How extensively did Jesus trust and live by the Scriptures, which in His day were only the books of the Old Testament? How did He treat them in comparison to other claims of truth? After all, if Jesus is our Savior and Lord, shouldn’t we share the same view?
Factual History
Jesus trusted the Scriptures completely, and He revealed His trust in a number of ways. One is the way He treated the Old Testament’s historical accounts. He always treated them as trustworthy facts, even the events that many people today consider to be myths.
Jesus acknowledged that Adam and Eve were the first married couple (Matthew 19:3–6; Mark 10:3–9) and Abel was the first prophet and was martyred (Luke 11:50–51).
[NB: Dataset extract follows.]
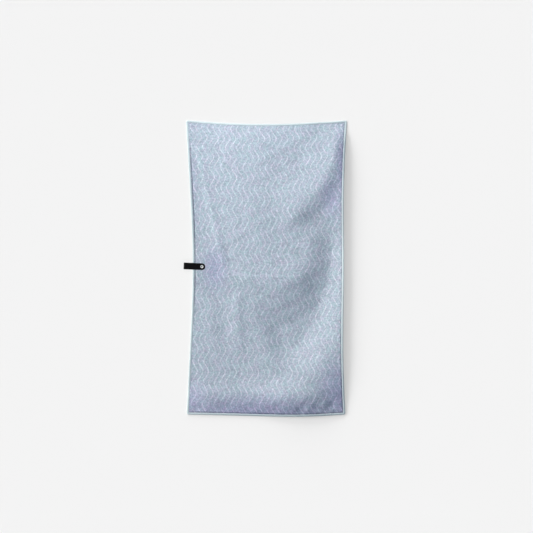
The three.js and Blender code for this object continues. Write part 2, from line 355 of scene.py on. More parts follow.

He believed the accounts of Noah and the Flood (Matthew 24:37–39), Lot and his wife (Luke 17:28–32), Sodom and Gomorrah (Matthew 10:15), Moses and the serpent in the wilderness (John 3:14), the manna from heaven (John 6:32– 33, 6:49), the miracles of Elijah (Luke 4:25–27), Jonah and the big fish (Matthew 12:40–41)—the list goes on.
Jesus did not allegorize these accounts but took them as real events that actually happened just as the Old Testament describes. He used these past events to reassure His disciples that the future events of His own death, Resurrection, and Second Coming would likewise certainly happen in time-space reality.